Problem requirements — Exactly the lines from the one containing "addHousing();" through the one containing "bpy.data.objects.remove(obj)" must be returned; include both ends and nothing else.

Data lines —
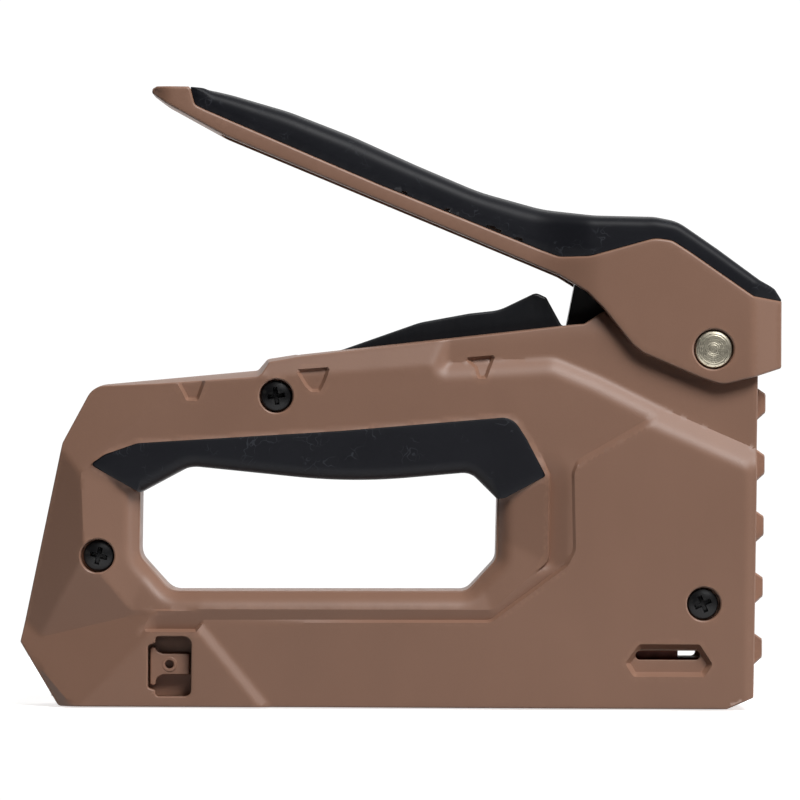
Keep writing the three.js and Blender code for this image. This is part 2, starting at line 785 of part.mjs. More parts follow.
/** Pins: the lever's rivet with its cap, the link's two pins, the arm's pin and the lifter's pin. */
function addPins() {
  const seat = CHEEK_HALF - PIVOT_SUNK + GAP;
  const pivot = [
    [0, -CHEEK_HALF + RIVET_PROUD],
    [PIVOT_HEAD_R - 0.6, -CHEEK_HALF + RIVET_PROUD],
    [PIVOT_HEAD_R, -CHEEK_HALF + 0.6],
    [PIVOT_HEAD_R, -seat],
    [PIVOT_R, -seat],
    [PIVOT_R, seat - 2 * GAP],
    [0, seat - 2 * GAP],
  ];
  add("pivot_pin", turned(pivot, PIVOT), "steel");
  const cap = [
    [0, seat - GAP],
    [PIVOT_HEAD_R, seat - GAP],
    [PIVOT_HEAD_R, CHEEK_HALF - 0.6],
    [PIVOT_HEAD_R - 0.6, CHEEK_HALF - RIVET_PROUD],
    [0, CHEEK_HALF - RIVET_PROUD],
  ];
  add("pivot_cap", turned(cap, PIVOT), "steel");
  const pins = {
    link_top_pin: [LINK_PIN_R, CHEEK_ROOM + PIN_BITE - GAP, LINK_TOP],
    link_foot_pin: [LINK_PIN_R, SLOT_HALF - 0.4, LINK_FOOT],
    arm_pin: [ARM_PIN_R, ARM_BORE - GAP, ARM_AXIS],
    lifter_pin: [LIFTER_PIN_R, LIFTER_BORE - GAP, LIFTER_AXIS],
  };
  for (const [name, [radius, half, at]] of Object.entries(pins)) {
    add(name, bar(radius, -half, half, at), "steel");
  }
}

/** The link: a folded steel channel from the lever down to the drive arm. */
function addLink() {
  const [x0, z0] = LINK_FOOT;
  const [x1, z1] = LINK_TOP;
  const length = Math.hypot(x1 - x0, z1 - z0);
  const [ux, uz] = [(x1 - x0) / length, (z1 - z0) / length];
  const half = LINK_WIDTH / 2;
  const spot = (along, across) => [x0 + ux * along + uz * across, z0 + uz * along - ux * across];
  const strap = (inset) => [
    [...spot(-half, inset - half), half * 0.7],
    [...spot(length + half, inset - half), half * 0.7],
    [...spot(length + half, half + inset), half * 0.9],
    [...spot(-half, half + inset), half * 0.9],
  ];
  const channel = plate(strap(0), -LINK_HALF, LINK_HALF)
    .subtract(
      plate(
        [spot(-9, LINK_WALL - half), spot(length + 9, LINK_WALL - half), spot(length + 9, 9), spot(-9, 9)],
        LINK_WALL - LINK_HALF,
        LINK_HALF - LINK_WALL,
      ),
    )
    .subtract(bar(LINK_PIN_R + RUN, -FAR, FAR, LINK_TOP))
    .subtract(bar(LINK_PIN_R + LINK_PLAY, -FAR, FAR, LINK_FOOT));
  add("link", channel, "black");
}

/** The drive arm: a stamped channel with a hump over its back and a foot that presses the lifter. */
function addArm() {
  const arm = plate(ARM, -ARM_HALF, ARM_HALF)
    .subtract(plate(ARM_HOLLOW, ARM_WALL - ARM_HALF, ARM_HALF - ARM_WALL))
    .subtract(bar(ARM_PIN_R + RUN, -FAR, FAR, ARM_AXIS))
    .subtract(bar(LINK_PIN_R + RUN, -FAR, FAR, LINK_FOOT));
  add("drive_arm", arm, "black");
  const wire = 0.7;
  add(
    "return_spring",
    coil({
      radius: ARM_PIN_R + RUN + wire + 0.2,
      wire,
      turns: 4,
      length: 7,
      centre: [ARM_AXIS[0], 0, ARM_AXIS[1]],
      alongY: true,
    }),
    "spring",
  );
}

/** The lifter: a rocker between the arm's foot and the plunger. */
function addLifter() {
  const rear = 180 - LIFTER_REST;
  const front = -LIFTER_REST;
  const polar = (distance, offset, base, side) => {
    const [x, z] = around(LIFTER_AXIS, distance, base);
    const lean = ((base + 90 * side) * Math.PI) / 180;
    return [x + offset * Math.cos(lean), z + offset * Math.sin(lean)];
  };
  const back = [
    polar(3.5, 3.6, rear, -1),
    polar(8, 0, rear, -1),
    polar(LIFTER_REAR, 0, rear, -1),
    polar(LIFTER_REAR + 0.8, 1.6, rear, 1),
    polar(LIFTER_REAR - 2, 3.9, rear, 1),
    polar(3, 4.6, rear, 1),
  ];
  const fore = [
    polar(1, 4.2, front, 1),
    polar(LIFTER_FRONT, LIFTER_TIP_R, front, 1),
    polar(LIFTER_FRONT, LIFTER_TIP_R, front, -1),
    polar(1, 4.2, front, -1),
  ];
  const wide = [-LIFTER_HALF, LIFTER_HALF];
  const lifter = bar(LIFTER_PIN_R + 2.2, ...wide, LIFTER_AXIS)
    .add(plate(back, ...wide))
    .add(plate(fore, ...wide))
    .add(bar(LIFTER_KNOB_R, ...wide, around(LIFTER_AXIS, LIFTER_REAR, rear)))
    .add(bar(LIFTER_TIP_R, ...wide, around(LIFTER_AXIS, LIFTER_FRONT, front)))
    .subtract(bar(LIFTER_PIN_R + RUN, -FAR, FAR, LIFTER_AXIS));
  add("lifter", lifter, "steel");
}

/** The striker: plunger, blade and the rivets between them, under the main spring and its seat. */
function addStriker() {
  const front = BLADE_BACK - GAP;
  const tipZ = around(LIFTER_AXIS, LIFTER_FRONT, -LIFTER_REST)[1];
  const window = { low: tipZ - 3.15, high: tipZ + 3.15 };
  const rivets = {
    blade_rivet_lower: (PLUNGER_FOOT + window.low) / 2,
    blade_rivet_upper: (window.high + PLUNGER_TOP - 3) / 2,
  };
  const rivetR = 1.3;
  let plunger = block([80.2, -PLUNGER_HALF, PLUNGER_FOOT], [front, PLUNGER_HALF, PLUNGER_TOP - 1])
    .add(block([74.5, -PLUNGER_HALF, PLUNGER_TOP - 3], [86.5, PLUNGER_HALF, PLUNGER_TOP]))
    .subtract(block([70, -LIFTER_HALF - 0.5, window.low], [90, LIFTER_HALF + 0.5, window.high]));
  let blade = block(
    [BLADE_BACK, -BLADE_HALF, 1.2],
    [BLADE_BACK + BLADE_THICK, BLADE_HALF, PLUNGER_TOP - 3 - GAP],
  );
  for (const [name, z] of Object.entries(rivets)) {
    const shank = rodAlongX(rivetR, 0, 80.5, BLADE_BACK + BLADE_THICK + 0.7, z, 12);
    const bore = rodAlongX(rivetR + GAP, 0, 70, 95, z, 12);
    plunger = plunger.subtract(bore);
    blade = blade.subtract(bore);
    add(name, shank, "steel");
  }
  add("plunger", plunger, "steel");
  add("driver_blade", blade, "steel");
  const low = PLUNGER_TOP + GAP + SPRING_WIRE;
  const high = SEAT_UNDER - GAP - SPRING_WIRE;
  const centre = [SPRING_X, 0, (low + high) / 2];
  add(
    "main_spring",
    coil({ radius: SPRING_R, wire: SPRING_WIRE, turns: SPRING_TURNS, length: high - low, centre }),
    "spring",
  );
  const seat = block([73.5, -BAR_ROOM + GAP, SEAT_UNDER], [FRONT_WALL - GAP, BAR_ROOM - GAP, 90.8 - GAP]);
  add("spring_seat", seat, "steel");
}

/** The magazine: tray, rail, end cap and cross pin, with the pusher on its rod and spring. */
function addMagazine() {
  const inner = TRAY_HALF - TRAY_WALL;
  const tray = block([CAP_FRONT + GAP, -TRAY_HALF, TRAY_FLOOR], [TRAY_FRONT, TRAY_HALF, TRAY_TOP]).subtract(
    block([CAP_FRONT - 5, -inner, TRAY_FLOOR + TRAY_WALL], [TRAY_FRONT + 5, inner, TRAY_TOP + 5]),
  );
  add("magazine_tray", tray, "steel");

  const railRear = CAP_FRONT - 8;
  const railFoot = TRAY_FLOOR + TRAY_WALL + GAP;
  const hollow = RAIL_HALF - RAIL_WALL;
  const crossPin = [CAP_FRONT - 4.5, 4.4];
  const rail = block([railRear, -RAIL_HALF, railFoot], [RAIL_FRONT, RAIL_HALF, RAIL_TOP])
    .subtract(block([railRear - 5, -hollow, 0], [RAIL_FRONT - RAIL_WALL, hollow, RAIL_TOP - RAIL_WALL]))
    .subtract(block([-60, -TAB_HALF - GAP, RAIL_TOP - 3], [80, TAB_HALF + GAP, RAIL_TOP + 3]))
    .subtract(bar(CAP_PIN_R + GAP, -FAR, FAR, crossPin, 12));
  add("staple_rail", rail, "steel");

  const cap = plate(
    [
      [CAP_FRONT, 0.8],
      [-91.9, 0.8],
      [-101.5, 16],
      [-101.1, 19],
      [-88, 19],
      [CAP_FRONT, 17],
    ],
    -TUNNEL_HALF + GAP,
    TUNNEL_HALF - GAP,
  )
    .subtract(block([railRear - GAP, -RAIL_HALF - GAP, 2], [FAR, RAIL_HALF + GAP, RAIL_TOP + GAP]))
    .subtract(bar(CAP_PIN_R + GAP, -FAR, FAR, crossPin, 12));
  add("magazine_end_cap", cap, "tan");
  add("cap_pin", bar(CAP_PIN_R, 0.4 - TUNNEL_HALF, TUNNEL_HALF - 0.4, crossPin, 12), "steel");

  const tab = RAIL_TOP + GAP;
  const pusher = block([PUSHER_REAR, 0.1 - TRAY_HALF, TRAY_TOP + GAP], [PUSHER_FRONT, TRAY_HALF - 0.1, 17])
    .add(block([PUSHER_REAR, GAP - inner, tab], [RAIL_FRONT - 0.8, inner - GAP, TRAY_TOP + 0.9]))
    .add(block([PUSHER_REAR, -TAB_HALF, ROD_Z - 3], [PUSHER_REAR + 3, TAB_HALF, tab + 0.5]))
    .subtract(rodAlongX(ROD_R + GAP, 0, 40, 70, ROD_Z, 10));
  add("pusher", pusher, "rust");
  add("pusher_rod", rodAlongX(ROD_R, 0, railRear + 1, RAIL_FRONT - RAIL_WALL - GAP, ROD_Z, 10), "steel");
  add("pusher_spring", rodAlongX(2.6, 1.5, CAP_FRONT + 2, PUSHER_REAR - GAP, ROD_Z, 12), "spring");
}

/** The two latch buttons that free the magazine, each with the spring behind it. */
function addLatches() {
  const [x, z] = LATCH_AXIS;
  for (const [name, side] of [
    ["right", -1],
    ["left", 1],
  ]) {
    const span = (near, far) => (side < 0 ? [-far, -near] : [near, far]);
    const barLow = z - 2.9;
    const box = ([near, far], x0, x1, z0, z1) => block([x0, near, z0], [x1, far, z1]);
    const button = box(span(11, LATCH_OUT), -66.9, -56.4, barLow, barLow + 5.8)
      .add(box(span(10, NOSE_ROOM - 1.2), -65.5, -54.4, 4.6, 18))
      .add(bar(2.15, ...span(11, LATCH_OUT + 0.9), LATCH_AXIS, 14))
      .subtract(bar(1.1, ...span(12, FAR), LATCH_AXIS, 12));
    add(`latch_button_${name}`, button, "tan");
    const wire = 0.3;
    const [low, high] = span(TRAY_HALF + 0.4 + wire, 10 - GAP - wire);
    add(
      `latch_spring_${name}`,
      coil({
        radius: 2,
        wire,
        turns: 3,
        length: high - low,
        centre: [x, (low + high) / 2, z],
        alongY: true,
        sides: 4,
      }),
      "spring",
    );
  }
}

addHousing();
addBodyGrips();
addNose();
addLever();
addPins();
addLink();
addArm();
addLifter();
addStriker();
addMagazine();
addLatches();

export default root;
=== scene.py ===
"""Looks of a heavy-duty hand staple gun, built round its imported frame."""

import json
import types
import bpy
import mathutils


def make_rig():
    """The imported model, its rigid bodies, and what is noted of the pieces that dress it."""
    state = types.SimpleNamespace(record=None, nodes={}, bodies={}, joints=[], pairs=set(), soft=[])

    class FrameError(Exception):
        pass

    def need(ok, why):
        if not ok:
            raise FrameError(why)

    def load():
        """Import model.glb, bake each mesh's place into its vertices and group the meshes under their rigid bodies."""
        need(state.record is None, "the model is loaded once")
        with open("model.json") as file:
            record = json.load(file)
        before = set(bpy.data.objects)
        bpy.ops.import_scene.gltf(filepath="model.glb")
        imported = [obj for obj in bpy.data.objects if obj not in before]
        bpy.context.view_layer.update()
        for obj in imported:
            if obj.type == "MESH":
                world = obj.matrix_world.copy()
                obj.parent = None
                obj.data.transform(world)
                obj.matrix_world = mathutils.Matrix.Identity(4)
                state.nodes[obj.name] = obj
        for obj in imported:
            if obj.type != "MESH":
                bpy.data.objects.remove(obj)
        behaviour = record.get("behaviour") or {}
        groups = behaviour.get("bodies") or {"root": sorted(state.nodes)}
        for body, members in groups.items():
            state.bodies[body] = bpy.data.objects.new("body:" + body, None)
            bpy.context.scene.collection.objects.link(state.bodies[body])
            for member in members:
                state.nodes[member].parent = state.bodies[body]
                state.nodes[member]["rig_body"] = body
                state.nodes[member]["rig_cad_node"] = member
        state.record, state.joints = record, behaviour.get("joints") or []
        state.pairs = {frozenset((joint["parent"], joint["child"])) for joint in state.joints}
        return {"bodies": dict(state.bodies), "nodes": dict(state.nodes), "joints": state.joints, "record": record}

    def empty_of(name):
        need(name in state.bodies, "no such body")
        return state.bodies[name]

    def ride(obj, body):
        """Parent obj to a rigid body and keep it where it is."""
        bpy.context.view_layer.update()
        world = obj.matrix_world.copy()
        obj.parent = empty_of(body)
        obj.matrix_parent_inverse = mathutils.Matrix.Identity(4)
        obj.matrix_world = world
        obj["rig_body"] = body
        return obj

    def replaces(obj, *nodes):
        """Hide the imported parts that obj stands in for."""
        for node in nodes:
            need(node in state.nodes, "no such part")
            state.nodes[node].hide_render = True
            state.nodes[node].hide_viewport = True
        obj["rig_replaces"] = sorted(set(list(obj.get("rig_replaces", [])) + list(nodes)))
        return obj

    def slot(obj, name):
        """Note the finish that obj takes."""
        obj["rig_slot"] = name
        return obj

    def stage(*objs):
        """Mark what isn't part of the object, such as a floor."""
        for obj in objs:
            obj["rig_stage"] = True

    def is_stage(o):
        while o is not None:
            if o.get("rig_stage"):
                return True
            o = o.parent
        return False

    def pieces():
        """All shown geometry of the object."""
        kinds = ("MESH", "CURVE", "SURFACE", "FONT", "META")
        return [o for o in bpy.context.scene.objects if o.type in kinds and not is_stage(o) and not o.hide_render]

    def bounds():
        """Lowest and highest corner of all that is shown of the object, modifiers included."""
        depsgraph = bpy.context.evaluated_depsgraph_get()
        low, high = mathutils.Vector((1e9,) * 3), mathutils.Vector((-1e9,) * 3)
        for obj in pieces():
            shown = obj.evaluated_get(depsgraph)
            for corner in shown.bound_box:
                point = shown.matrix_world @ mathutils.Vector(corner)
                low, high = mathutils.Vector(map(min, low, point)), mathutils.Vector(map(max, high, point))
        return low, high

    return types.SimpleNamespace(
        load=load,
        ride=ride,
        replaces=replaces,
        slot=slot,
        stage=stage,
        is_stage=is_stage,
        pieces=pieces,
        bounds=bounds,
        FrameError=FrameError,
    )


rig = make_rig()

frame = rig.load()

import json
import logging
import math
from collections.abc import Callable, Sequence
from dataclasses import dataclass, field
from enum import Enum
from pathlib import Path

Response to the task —
addHousing();
addBodyGrips();
addNose();
addLever();
addPins();
addLink();
addArm();
addLifter();
addStriker();
addMagazine();
addLatches();

export default root;
=== scene.py ===
"""Looks of a heavy-duty hand staple gun, built round its imported frame."""

import json
import types
import bpy
import mathutils


def make_rig():
    """The imported model, its rigid bodies, and what is noted of the pieces that dress it."""
    state = types.SimpleNamespace(record=None, nodes={}, bodies={}, joints=[], pairs=set(), soft=[])

    class FrameError(Exception):
        pass

    def need(ok, why):
        if not ok:
            raise FrameError(why)

    def load():
        """Import model.glb, bake each mesh's place into its vertices and group the meshes under their rigid bodies."""
        need(state.record is None, "the model is loaded once")
        with open("model.json") as file:
            record = json.load(file)
        before = set(bpy.data.objects)
        bpy.ops.import_scene.gltf(filepath="model.glb")
        imported = [obj for obj in bpy.data.objects if obj not in before]
        bpy.context.view_layer.update()
        for obj in imported:
            if obj.type == "MESH":
                world = obj.matrix_world.copy()
                obj.parent = None
                obj.data.transform(world)
                obj.matrix_world = mathutils.Matrix.Identity(4)
                state.nodes[obj.name] = obj
        for obj in imported:
            if obj.type != "MESH":
                bpy.data.objects.remove(obj)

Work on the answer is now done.